The grey squirrel is the reason for the decline of the red squirrel in the UK. In the 1870s, grey squirrels were introduced into the UK. Their numbers expanded rapidly at the expense of the red squirrel. The grey squirrel is a carrier of a pox disease. This disease does not affect the grey squirrels, but it does affect the red squirrels. The grey squirrel also takes many resources away from the reds. They limit the red squirrels’ food supplies.

There are efforts underway to combat the expansion of the grey squirrel population and help restore red squirrel numbers. Conservationists are attempting to bait the greys with contraceptives to control their breeding.
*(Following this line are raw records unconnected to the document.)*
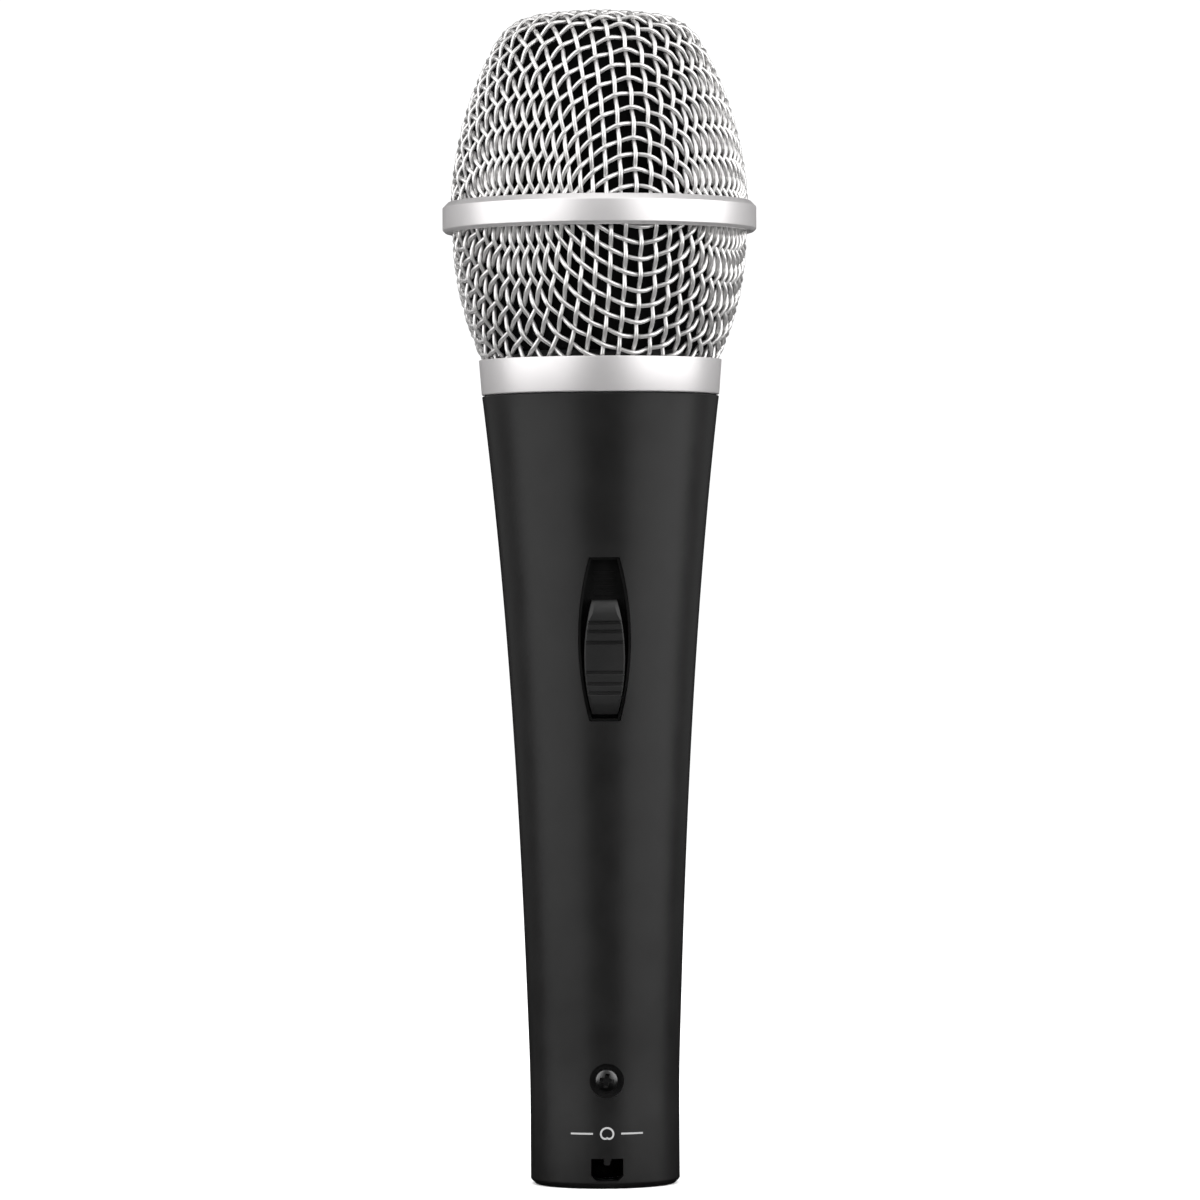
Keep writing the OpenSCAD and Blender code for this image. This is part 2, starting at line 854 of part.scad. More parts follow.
// Band that clamps the rims of both baskets on either side of its inner web
module grille_band() {
    z0 = band_mid_z - band_h / 2;
    z1 = band_mid_z + band_h / 2;
    outer = band_d / 2;
    top_chamfer = 0.9;
    foot_chamfer = 0.45;
    web_r = upper_r - mesh_t - 0.3;
    color("silver")
        rotate_extrude()
            polygon([
                [lower_r + fit_gap, z0], [outer - foot_chamfer, z0], [outer, z0 + foot_chamfer],
                [outer, z1 - top_chamfer], [outer - top_chamfer, z1], [upper_r + fit_gap, z1],
                [upper_r + fit_gap, band_mid_z + band_web_h / 2], [web_r, band_mid_z + band_web_h / 2],
                [web_r, band_mid_z - band_web_h / 2], [lower_r + fit_gap, band_mid_z - band_web_h / 2]
            ]);
}

// Foam lining: it follows the baskets outside and clears the capsule inside
module pop_foam() {
    inset = mesh_t + foam_gap;
    web_clear = 0.3;
    waist_r = upper_r - mesh_t - 0.3 - web_clear;
    bore_top_z = cap_top_z + 7;
    color("#0d0d0d")
        rotate_extrude()
            polygon(concat(
                upper_outline(inset, band_mid_z + 1),
                [[waist_r, band_mid_z + 0.6], [waist_r, band_mid_z - 1.6]],
                lower_outline(inset + 0.2, band_mid_z - 2, foam_bottom_z),
                [[foam_bore_r, foam_bottom_z], [foam_bore_r, bore_top_z]],
                reversed(arc(crown_centre, crown_r - inset - foam_t, 0, crown_end_a, 3))
            ));
}

handle_shell();
connector_insert();
connector_pins();
connector_ground_spring();
connector_screw();
connector_leads();
switch_surround();
switch_slider();
switch_carriage();
switch_knob();
switch_frame();
switch_body();
switch_contacts();
switch_board();
switch_screws();
capsule_shock_mount();
rear_chamber();
capsule_terminals();
capsule_leads();
rear_felt();
capsule_frame();
magnet_yoke();
magnet();
pole_piece();
magnet_top_plate();
voice_coil();
diaphragm();
diaphragm_ring();
capsule_gauze();
capsule_cap();
head_seal();
grille_collar();
grille_lower();
grille_band();
grille_upper();
pop_foam();
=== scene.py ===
"""Looks of a handheld dynamic microphone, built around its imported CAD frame.

Lengths are in metres. +Z runs from the connector to the head and -Y is the front.
"""

import json
import math

import bmesh
import bpy
import numpy as np
from mathutils import Matrix, Vector


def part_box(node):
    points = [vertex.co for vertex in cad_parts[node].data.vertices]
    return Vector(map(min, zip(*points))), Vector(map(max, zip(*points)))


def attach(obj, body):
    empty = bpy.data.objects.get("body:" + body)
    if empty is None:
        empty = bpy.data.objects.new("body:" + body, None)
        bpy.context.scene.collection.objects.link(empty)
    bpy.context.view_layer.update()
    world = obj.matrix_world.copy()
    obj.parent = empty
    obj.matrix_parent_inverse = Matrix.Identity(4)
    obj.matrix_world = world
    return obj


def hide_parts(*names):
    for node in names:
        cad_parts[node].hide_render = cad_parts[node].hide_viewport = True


MM = 0.001

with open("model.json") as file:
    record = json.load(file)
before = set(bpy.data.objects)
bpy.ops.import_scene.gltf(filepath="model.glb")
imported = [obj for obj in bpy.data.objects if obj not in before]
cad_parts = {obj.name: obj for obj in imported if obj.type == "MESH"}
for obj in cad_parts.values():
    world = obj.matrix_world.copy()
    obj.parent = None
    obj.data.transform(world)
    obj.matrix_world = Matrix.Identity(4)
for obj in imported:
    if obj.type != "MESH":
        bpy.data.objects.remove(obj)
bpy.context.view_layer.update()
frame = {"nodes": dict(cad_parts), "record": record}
nodes = frame["nodes"]
scene = bpy.context.scene


# ---------------------------------------------------------------- sizes

# head
WIRE_D = 0.7 * MM
CELL = 2.46 * MM
DRAWN_STRETCH = 0.10      # how much longer a cell's side gets where the drawn cloth is sheared most
DRAWN_FROM = 20 * MM      # distance from the apex at which that stretch is complete
CROWN_R = 70 * MM         # the upper basket's top
SHOULDER_R = 8.4 * MM     # the corner between its top and its side
SIDE_R = 56 * MM
BELLY_R = 47 * MM         # the lower basket's side
BLANK_FOOT_R = 4 * MM     # corner of the closed blank that the lower net is drawn over
NET_BEYOND = 14 * MM      # how far the nets go on past the baskets' rims before they are trimmed
UPPER_SQUARE_AZ = 13.0    # where the upper basket's cells are square, in degrees from the front towards +X
LOWER_SQUARE_AZ = 15.0
WEAVE_STEPS = 5           # points on a wire for each crossing
WAVE_H = WIRE_D * 0.505   # a wire's middle swings this far either way, so crossing wires just clear
RIM_GAP = 0.05 * MM       # between a basket's rim and the ring that holds it

# handle
TAIL_R = 11.7 * MM
TAIL_BORE_R = 9.6 * MM
TAIL_BORE_LEN = 22 * MM
TAPER_START = 17 * MM
TAPER_EASE = 5 * MM       # half the length over which the straight tail turns into the taper
HANDLE_LEN = 123.5 * MM
HANDLE_TOP_R = 18.6 * MM
CONE_SLOPE = 0.033        # radius that the taper gains for each unit of height
FLARE_POWER = 2.7         # the higher, the nearer to the top the extra flare comes
WALL = 1.6 * MM
NECK_R = 17.2 * MM
NECK_BORE_R = 15.7 * MM
NECK_TOP_Z = 128 * MM
NECK_WALL_Z = 118 * MM    # below this the bore follows the handle's outside
THREAD_PITCH = 1 * MM
THREAD_DEPTH = 0.3 * MM
THREAD_TURNS = 4
SEAL_GROOVE_OUT_R, SEAL_GROOVE_IN_R, SEAL_GROOVE_D = 18.2 * MM, 17.4 * MM, 0.5 * MM
COLLAR_SHELF_R = 16.65 * MM
COLLAR_BORE_R = 17.28 * MM
COLLAR_SET_IN = 0.42 * MM  # how much narrower the collar is at its foot than at its top

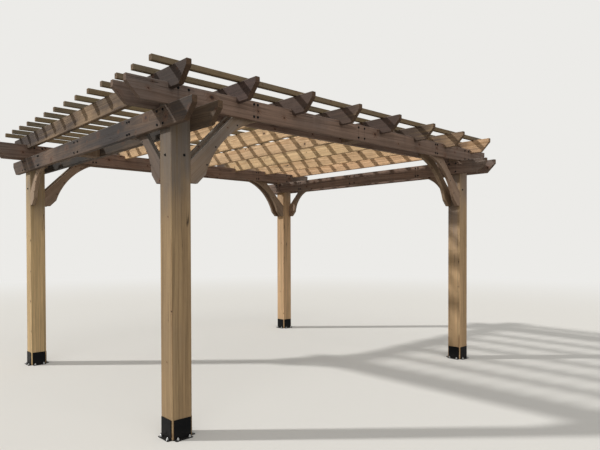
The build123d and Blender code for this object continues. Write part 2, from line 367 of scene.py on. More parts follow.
# Finishes of the timbers. colours: early, late and weathered wood. ring: width of a year's ring in mm.
# knot: largest radius in mm, and share of the cells that have one. pith: its place beside the timber's
# middle in metres. exposure: weathering all over, to which each row of wear_and_shade adds: from where, to
# where and how much, in metres along the grain from the origin or from wear_and_shade_from; on the rafters'
# ends and the posts' tops these rows are also painted shade. runs: strength of the dirt that water leaves.
# banding: strength of fibre, streaks and bands.
TIMBER_LOOKS = {
    # Planed cedar post: tan with long straight bands and small dark knots, grey towards the top, which is
    # weathering and also painted shade under the beams
    "post": dict(
        colours=("B79A74", "91714E", "786C63"), ring=9.0, knot=(10.0, 0.6), pith=(0.135, 0.080),
        exposure=0.06, wear_and_shade=((0.40, 0.08, 0.20), (1.10, 1.90, 0.80)), runs=0.1, banding=1.4),
    # Rough-sawn cedar beam, gone brown-grey in the weather
    "beam": dict(
        colours=("876F5E", "5B483B", "6B6058"), ring=7.0, knot=(16.0, 0.7), pith=(0.095, 0.030),
        exposure=0.30, wear_and_shade=((1.30, 2.20, 0.35),), runs=0.6, banding=1.8),
    # The same beam on the left side: dark grey, which is weathering and also painted shade, with paler
    # blotches where the sound wood still shows
    "shaded grey beam": dict(
        colours=("806954", "4F3F33", "352F2B"), ring=7.0, knot=(16.0, 0.7), pith=(0.095, 0.030),
        exposure=0.66, wear_and_shade=((1.30, 2.20, 0.05),), runs=0.6, banding=1.5),
    # Bandsawn cedar brace, half sheltered under the beams
    "brace": dict(
        colours=("9A836C", "715945", "7C7065"), ring=7.5, knot=(10.0, 0.5), pith=(0.110, 0.060),
        exposure=0.25, wear_and_shade=(), runs=0.3, banding=1.2),
    # Planed cedar block between the beams
    "block": dict(
        colours=("8F765F", "644D3A", "70655B"), ring=7.0, knot=(10.0, 0.5), pith=(0.090, 0.050),
        exposure=0.20, wear_and_shade=(), runs=0.3, banding=1.0),
    # Planed cedar rafter: golden where the purlins shelter it, dark brown at the ends that stand out, which
    # is weathering and also painted shade
    "rafter": dict(
        colours=("DBB98F", "B08960", "4F3F36"), ring=7.0, knot=(10.0, 0.35), pith=(0.090, 0.025),
        exposure=0.6, wear_and_shade=((1.22, 1.60, 1.15),), wear_and_shade_from=0.15, runs=0.35, banding=1.2),
    # Sawn cedar batten on the roof, olive grey-brown from sun and rain on all sides
    "purlin": dict(
        colours=("877252", "61503A", "6B6252"), ring=5.0, knot=(7.0, 0.6), pith=(0.070, 0.045),
        exposure=0.40, wear_and_shade=((1.60, 2.05, 0.20),), runs=0.3, banding=1.0),
}


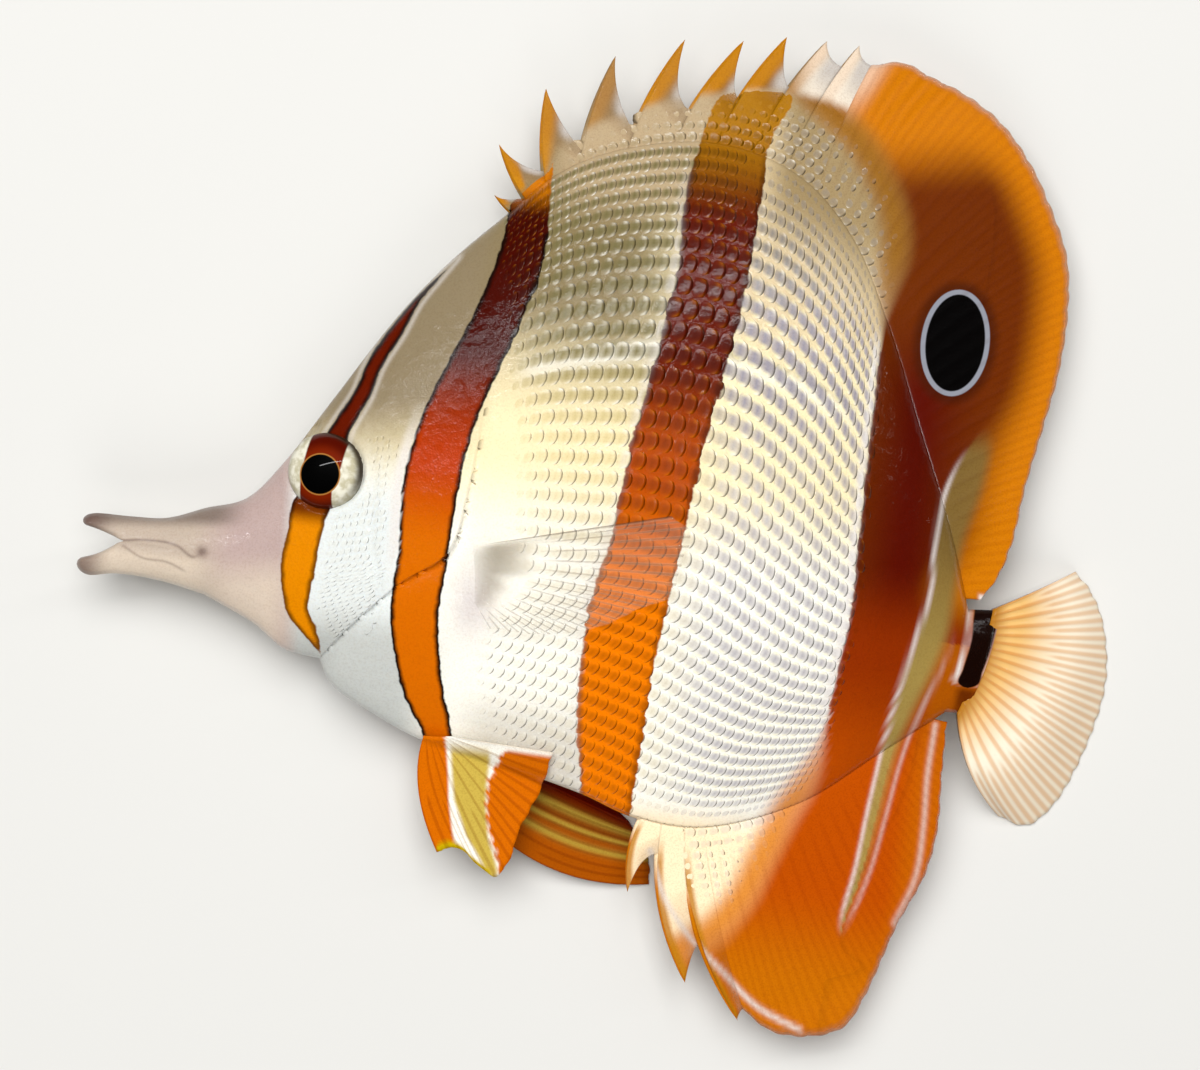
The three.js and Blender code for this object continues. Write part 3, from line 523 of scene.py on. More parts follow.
def fishMaterial(name, look):
    # wet fish skin: a silvery ground, pigment in bands with uneven dark edges, a film of water over both
    made, tree, place = emptyMaterial(name)
    grain = node(tree, "TexNoise", {"Vector": place, "Scale": look["grain"], "Detail": 3.0})["Fac"]
    fine = node(tree, "TexNoise", {"Vector": place, "Scale": look["fine"], "Detail": 2.0})["Fac"]
    read = {key: node(tree, "Attribute", attribute_name=key) for key in ("ground", "band", "marks", "spots")}
    marks, spots = (node(tree, "SeparateXYZ", [read[key]["Vector"]]) for key in ("marks", "spots"))
    wander = node(tree, "Math", [grain, look["wander"], -0.5 * look["wander"]], **timesPlus)[0]
    stripe = node(tree, "Math", [marks[0], wander], operation="ADD")[0]
    inner = node(tree, "MapRange", [stripe, look["rim"], 0.1], **smooth)[0]
    rim = node(tree, "Math", [inner, marks[1]], **times)[0]
    band = node(tree, "Mix", {0: rim, 6: read["band"]["Color"], 7: rgba("black")}, **tinting)[2]
    colour = inked(tree, read["ground"]["Color"], (stripe, -0.08, 0.08, 1, band, tinting))
    colour = node(tree, "Mix", {0: marks[2], 6: colour, 7: rgba("line")}, **tinting)[2]
    # flecks, then the eyespot's halo, ring and centre, and the bar at the tail's root
    colour = inked(
        tree, colour,
        (fine, 0.42, 0.72, look["speck"], "fleck", shading),
        (spots[0], 1.7, 0.6, 0.7, "halo", tinting),
        (spots[0], 0.5, 0.38, 1, "ring", tinting),
        (spots[0], 0.05, -0.08, 1, "spot", tinting),
        (spots[1], -0.05, 0.15, 1, "bar", tinting))
    height = node(tree, "Math", [fine, 0.35, grain], **timesPlus)[0]
    surface = {}
    if look["cells"]:
        # tiny scales under the skin of the head
        cells = node(tree, "TexVoronoi", {"Vector": place, "Scale": look["cells"]}, feature="SMOOTH_F1")["Distance"]
        height = node(tree, "Math", [cells, look["cellRelief"], height], **timesPlus)[0]
    if look["rays"]:
        # fin rays as fine ridges that fork towards the margin, in skin that thins to clear
        ray = node(tree, "SeparateXYZ", [node(tree, "Attribute", attribute_name="ray")["Vector"]])
        turn = node(tree, "Math", [ray[0], 2 * math.pi], **times)[0]
        one = node(tree, "Math", [turn], operation="COSINE")[0]
        two = node(tree, "Math", [one, one], **times)[0]
        fork = node(tree, "MapRange", [ray[1], 0.35, 0.6])[0]
        wave = node(tree, "Mix", {0: fork, 2: one, 3: two}, data_type="FLOAT")[0]
        ridge = node(tree, "MapRange", [wave, look["rayEdge"], 1.0], **smooth)[0]
        start = node(tree, "MapRange", [ray[1], look["rayStart"], look["rayStart"] + 0.15])[0]
        ridge = node(tree, "Math", [ridge, start], **times)[0]
        share, stiff = (node(tree, "Math", [ridge, look[key]], **times)[0] for key in ("rayStrength", "rayAlpha"))
        colour = node(tree, "Mix", {0: share, 6: colour, 7: rgba(look["rayTint"])}, **shading)[2]
        height = node(tree, "Math", [ridge, look["rayRelief"], height], **timesPlus)[0]
        surface["Alpha"] = node(tree, "Math", [ray[2], stiff], operation="MAXIMUM", use_clamp=True)[0]
    bump = node(tree, "Bump", {"Height": height, "Strength": look["bump"], "Distance": look["relief"]})[0]
    if look["coatBump"]:
        surface["Coat Normal"] = bump
    rough = node(tree, "MapRange", [grain, 0.3, 0.75, *look["rough"]])[0]
    shader = node(tree, "BsdfPrincipled", {
        "Base Color": colour, "Roughness": rough, "Normal": bump, "IOR": 1.38, "Specular IOR Level": look["gloss"],
        "Coat Weight": look["film"], "Coat Roughness": look["filmRough"], "Subsurface Weight": look["soft"],
        "Subsurface Radius": (0.0012, 0.0008, 0.0005), "Subsurface Scale": 1.0, **surface,
    })[0]
    node(tree, "OutputMaterial", [shader])
    return made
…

Grey squirrel control has found an unexpected ally. Pine martens have proven to be a serious predator of grey squirrels while not preying on red squirrels in high numbers. Researchers in both Ireland and Scotland found that in places where pine martens exist in healthy numbers, red squirrels flourish and grey squirrels do not.

Here is the problem. Pine Martens have been hunted to extinction in England, and there are reduced numbers in Scotland. Protections are now in place for the pine marten across the UK, and the hope is that their numbers will rise.

The pine marten is being reintroduced into both England and Wales. The hope is that as the number of pine martens increases, they will be able to effectively control the number of grey squirrels. This will then allow the native red squirrel populations to rebound to something approaching their previous levels.

Wildlife experts do hold out a caution. It will take several years for the pine martens to establish large populations outside of Scotland. In the meantime, an action plan will have to be developed to keep the red squirrel from facing extinction.